### Task description:
Give the number of lines that hold the string "objects". Nothing else is needed.

= = =

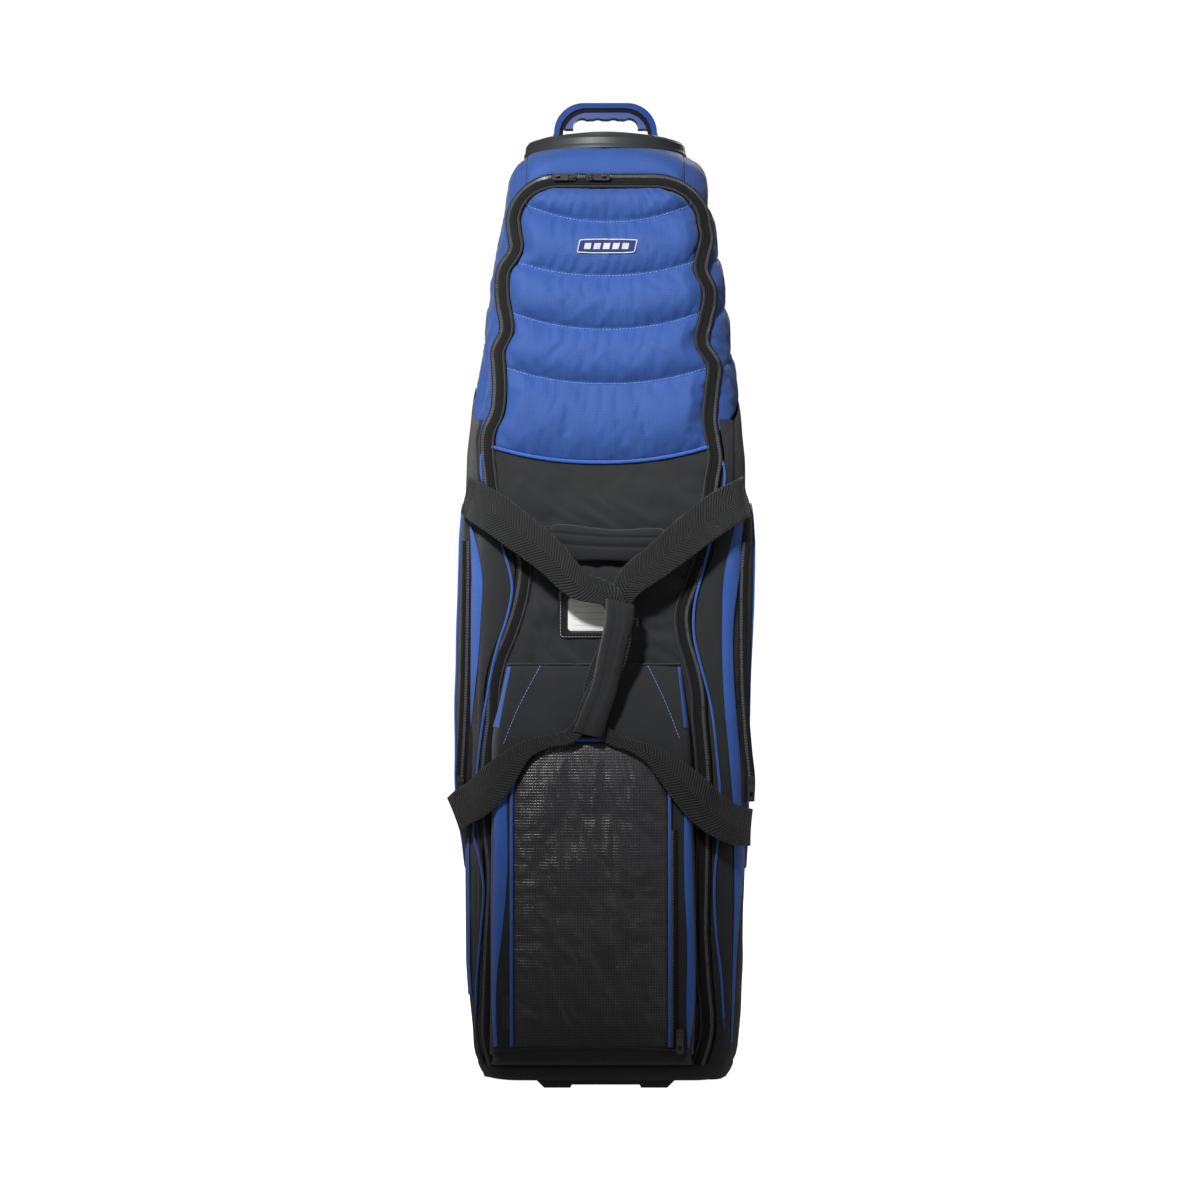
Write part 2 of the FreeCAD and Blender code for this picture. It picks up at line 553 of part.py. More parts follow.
# ---- wheels and base ----------------------------------------------------------------------
def wheel_set():
    """The right-hand wheel, its bearings, bolt, nut and housing."""
    centre = V(WHEEL_X, WHEEL_Y, WHEEL_R)
    w = WHEEL_W / 2
    tread = [(WHEEL_R - 14, -w + 1.5), (WHEEL_R - 8, -w), (WHEEL_R - 3.5, -w + 2), (WHEEL_R - 0.8, -w + 7),
             (WHEEL_R, -3), (WHEEL_R, 3), (WHEEL_R - 0.8, w - 7), (WHEEL_R - 3.5, w - 2), (WHEEL_R - 8, w),
             (WHEEL_R - 14, w - 1.5)]
    tyre = turned(tread, centre, X_AXIS)
    seat = w - 1 - BEARING_W
    hub = turned([(BEARING_R, -w + 1), (14.5, -w + 1), (15, -6), (WHEEL_R - 14, -6), (WHEEL_R - 14, 6), (15, 6),
                  (14.5, w - 1), (BEARING_R, w - 1), (BEARING_R, seat), (BEARING_R - 2, seat),
                  (BEARING_R - 2, -seat), (BEARING_R, -seat)], centre, X_AXIS)
    for i in range(6):
        a = math.radians(60 * i)
        at = centre + V(-10, 19.5 * math.cos(a), 19.5 * math.sin(a))
        hub = hub.cut(cylinder(2.6, 20, at, X_AXIS))
    rings = []
    for end in (-1, 1):
        low = seat if end > 0 else -seat - BEARING_W
        ring = [(AXLE_R + AXLE_GAP, low), (BEARING_R, low), (BEARING_R, low + BEARING_W),
                (AXLE_R + AXLE_GAP, low + BEARING_W)]
        rings.append(turned(ring, centre, X_AXIS))

    half = w + WHEEL_CLEAR + HOUSING_WALL
    depth_front = WHEEL_R + 11
    housing = box((WHEEL_X - half, WHEEL_X + half), (WHEEL_Y - depth_front, WHEEL_Y + 30),
                  (TRAY_BOTTOM, HOUSING_TOP - 1))
    housing = fillet_or_keep(housing, 20, lambda e: e.BoundBox.XLength > 30 and e.BoundBox.ZMin > 60)
    bore = cylinder(WHEEL_R + 4, WHEEL_W + 2 * WHEEL_CLEAR, centre - V(w + WHEEL_CLEAR, 0, 0), X_AXIS)
    slot = box((WHEEL_X - w - WHEEL_CLEAR, WHEEL_X + w + WHEEL_CLEAR), (WHEEL_Y - WHEEL_R - 4, WHEEL_Y + 60),
               (0, WHEEL_R))
    back = box((WHEEL_X - w - WHEEL_CLEAR, WHEEL_X + w + WHEEL_CLEAR), (WHEEL_Y, WHEEL_Y + 60),
               (0, WHEEL_R + WHEEL_R + 4))
    housing = housing.cut(bore).cut(slot).cut(back)
    axle_start = centre - V(half + 8, 0, 0)
    axle = cylinder(AXLE_R, 2 * half + 8, axle_start, X_AXIS)
    housing = housing.cut(cylinder(AXLE_R, 2 * half + 20, centre - V(half + 10, 0, 0), X_AXIS))
    head = hexagon(7, 4.5, centre + V(half, 0, 0), X_AXIS)
    axle = axle.fuse(head)
    nut = hexagon(7, 6, centre - V(half + 6, 0, 0), X_AXIS)
    nut = nut.cut(cylinder(AXLE_R, 20, centre - V(half + 12, 0, 0), X_AXIS))
    for low, high in ((-w - WHEEL_CLEAR, -w + 0.6), (w - 0.6, w + WHEEL_CLEAR)):
        ring = cylinder(6.2, high - low, centre + V(low, 0, 0), X_AXIS)
        housing = housing.fuse(ring.cut(cylinder(AXLE_R, high - low, centre + V(low, 0, 0), X_AXIS)))
    return {
        "wheel_tyre": tyre,
        "wheel_hub": hub,
        "wheel_bearings": Part.Compound(rings),
        "wheel_axle": axle,
        "axle_nut": nut,
        "wheel_housing": housing,
    }


def base():
    """Moulded tray with its kick plate, the inner board, the front stand and the rivets."""
    footprint = Part.Face(section_wire(TRAY_BOTTOM, 158, -148, 150, 40)).extrude(V(0, 0, TRAY_T))
    tray = fillet_or_keep(footprint, 3, lambda e: e.BoundBox.ZMax < TRAY_BOTTOM + 0.1)
    kick_body = body_solid(4.5).cut(body_solid(0.4, 5))
    kick = kick_body.common(box((-150, 150), (60, 400), (BODY_BOTTOM, KICK_TOP)))
    ribs = []
    for i in range(-2, 3):
        ribs.append(box((i * 38 - 5, i * 38 + 5), (158.4, 165.5), (30, KICK_TOP - 22)))
    for rib in ribs:
        kick = kick.fuse(rib.cut(body_solid(1.0, 5)))
    link = body_solid(4.5).cut(body_solid(0.4, 5)).common(box((-98, 98), (100, 400), (BODY_BOTTOM, BODY_BOTTOM + 6)))
    shelf = box((-98, 98), (140, 156), (TRAY_BOTTOM, BODY_BOTTOM - 0.3))
    tray = tray.fuse(shelf).fuse(kick.fuse(link).cut(wheel_notches(0.3)))
    bridge = box((-98, 98), (152.6, 158.0), (TRAY_BOTTOM, BODY_BOTTOM + 4)).cut(body_solid(0.4, 5))
    tray = tray.fuse(bridge).cut(wheel_notches(0.3)).removeSplitter()
    board = Part.Face(section_wire(BODY_BOTTOM + 0.5, 146, -137, 132, 34)).extrude(V(0, 0, 5))
    board = board.cut(wheel_notches(1.0))
    stand = plate_xz([(-STAND_X, TRAY_BOTTOM - 0.1), (-FOOT_OUT, 0), (-FOOT_IN, 0), (-FOOT_IN + 2, 4),
                      (FOOT_IN - 2, 4), (FOOT_IN, 0), (FOOT_OUT, 0), (STAND_X, TRAY_BOTTOM - 0.1)], STAND_Y)
    rivets = []
    for x in (-86, -30, 30, 86):
        for y in (-60, 60):
            rivets.append(cylinder(5, 1.6, V(x, y, TRAY_BOTTOM - 1.7), Z_AXIS))
    return {"base_tray": tray, "base_board": board, "front_stand": stand, "base_rivets": Part.Compound(rivets)}


# ---- zip sliders --------------------------------------------------------------------------
def slider():
    """A slider lying on the XZ plane with its travel along X: the body, and the bridge over it."""
    body = plate_xz([(-6, -3), (-3, -5), (5, -4.2), (6, 0), (5, 4.2), (-3, 5), (-6, 3)], (-3.2, 0))
    bridge = box((-4, 4), (-6.6, -3.2), (-1.2, 1.2))
    bridge = bridge.cut(cylinder(1.4, 10, V(0, -4.7, -5), Z_AXIS))
    return body.fuse(bridge)


def pull_tab(length):
    """A tab lying along -X, hung on a pin that crosses under the slider's bridge."""
    pin = cylinder(1.1, 7.2, V(0, -4.7, -3.6), Z_AXIS)
    arms = box((-6, 0.8), (-5.6, -3.8), (-3.6, -2.4)).fuse(box((-6, 0.8), (-5.6, -3.8), (2.4, 3.6)))
    tab = box((-length, -5), (-5.6, -3.8), (-4.5, 4.5))
    tab = fillet_or_keep(tab, 3.5, lambda e: e.BoundBox.YLength > 1.7 and e.BoundBox.XMax < -length + 1)
    tab = tab.cut(box((-length + 5, -length + 11), (-7, -2), (-2.2, 2.2)))
    return pin.fuse(arms).fuse(tab)


def placed(shape, at, spin_y):
    """A slider part turned about the outward axis and moved to its place."""
    copy = shape.copy()
    copy.rotate(V(0, 0, 0), Y_AXIS, spin_y)
    copy.translate(at)
    return copy


def zip_sliders():
    """Every slider with its pull. Those of the main zip travel along X, and the others along Z."""
    parts = {}
    y_main = body_at(MAIN_SLIDER_Z - TAPE_W)[1] - TAPE_T - 0.6
    for name, x, spin in (("left", MAIN_SLIDER_X[0], 0), ("right", MAIN_SLIDER_X[1], 180)):
        at = V(x, y_main, MAIN_SLIDER_Z)
        parts["main_slider_" + name] = placed(slider(), at, spin)
        parts["main_pull_" + name] = placed(pull_tab(PULL_L), at, spin)
    at = V(FRONT_SLIDER_X, POCKET_FRONT_Y - 2.2, FRONT_SLIDER_Z)
    parts["front_pocket_slider"] = placed(slider(), at, -90)
    parts["front_pocket_pull"] = placed(pull_tab(PULL_L), at, -90)
    at = V(SIDE_ZIP_X, SIDE_POCKET_Y[0] - 2.8, SIDE_SLIDER_Z)
    for side, x in (("right", SIDE_ZIP_X), ("left", -SIDE_ZIP_X)):
        at = V(x, SIDE_POCKET_Y[0] - 2.8, SIDE_SLIDER_Z)
        parts["side_slider_" + side] = placed(slider(), at, -90)
        parts["side_pull_" + side] = placed(pull_tab(PULL_L), at, -90)
    return parts


# ---- inside -------------------------------------------------------------------------------
def inside():
    """Back pad, and a cinch strap with a side-release buckle."""
    pad = box((-118, 118), (140, 146), (100, 800))
    z, y0 = INNER_STRAP_Z, INNER_STRAP_Y
    y, zz = (y0 - INNER_T, y0), (z - INNER_W / 2, z + INNER_W / 2)
    webs = [box((-INNER_HALF_W, -26), y, zz), box((30.5, INNER_HALF_W), y, zz)]
    socket = box((-1, 30), (y0 - 8, y0 + 3), (z - 23, z + 23))
    socket = fillet_or_keep(socket, 3, lambda e: e.BoundBox.XLength > 20)
    socket = socket.cut(box((-2, 24), (y0 - 5.6, y0 + 0.6), (z - 18.4, z + 18.4)))
    tongue = box((-25, -2), (y0 - 8, y0 + 3), (z - 22, z + 22))
    tongue = fillet_or_keep(tongue, 3, lambda e: e.BoundBox.XLength > 20)
    tongue = tongue.cut(box((-30, 0), (y0 - 2.2, y0 + 0.6), (z - 19.6, z + 19.6)))
    for low, high, tip in ((-18, -12, 20), (-3, 3, 14), (12, 18, 20)):
        tongue = tongue.fuse(box((-3, tip), (y0 - 5, y0 - 2.4), (z + low, z + high)))
    return {"back_pad": pad, "cinch_strap": Part.Compound(webs), "buckle_socket": socket, "buckle_tongue": tongue}


def pair(shape):
    """A right-hand piece and its left-hand copy, as one node."""
    return Part.Compound([shape, mirrored(shape)])


def build():
    """Every piece by name."""
    parts = {}
    parts.update(soft_body())
    parts.update(main_zip())
    parts["side_pockets"], parts["side_zips"] = pair(side_pocket()), pair(side_zip())
    parts.update(front_pocket())
    parts.update(id_holder())
    parts.update(grab_handle())
    parts.update(carry_straps())
    parts.update(hard_top())
    parts.update(swivel_handle())
    for name, shape in wheel_set().items():
        if name in ("wheel_axle", "axle_nut", "wheel_housing"):
            parts[name + "s"] = pair(shape)
        else:
            parts[name + "_right"], parts[name + "_left"] = shape, mirrored(shape)
    parts.update(base())
    parts.update(zip_sliders())
    parts.update(inside())
    return parts


def export(parts):
    os.makedirs("parts", exist_ok=True)
    for old in os.listdir("parts"):
        os.remove(os.path.join("parts", old))
    for name, shape in sorted(parts.items()):
        solids = [s for s in shape.Solids if s.Volume > 1.0]
        if not solids:
            raise ValueError(name + " has no solid")
        whole = (solids[0] if len(solids) == 1 else Part.Compound(solids)).copy()
        whole.translate(V(0, ROW_Y, 0))
        whole.exportStep("parts/" + name + ".step")
        b = whole.BoundBox
        print("%-24s %2d solids %10.0f mm3 valid %s  x %.1f %.1f y %.1f %.1f z %.1f %.1f" % (
            name, len(solids), sum(s.Volume for s in solids), whole.isValid(),
            b.XMin, b.XMax, b.YMin, b.YMax, b.ZMin, b.ZMax))


export(build())
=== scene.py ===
"""Looks of the wheeled golf travel case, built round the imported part. Lengths here are in millimetres, with Y from
the swivel handle's axis, until metres() takes them into the row's frame."""

import math

import bmesh
import bpy
import numpy as np
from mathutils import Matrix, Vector, noise
from mathutils.bvhtree import BVHTree


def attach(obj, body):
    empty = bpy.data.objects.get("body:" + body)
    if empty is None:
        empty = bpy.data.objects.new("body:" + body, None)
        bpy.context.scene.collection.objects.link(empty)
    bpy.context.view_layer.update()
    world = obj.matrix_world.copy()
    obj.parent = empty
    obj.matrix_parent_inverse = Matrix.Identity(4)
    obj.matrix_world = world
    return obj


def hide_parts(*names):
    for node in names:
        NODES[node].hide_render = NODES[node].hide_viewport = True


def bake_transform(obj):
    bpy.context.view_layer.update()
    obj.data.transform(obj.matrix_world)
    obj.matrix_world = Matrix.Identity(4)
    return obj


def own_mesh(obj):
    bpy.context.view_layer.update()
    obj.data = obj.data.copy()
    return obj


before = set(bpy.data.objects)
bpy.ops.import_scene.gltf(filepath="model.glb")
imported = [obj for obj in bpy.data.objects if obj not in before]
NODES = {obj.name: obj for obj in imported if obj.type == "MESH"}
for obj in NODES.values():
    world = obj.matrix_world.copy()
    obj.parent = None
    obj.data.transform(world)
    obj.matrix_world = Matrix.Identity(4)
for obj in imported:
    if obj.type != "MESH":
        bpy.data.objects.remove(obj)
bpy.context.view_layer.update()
MM = 0.001
SIM = []  # cloth panels waiting to be simulated
ROW_Y = 20.0  # the handle's axis in the row's frame


def metres(points):
    """Rows of points in the row's frame."""
    return (np.asarray(points, float).reshape(-1, 3) + [0, ROW_Y, 0]) * MM


def label_of(side):
    """The name of the side that a sign of X stands for."""
    return "right" if side > 0 else "left"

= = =

### Answer in full:
6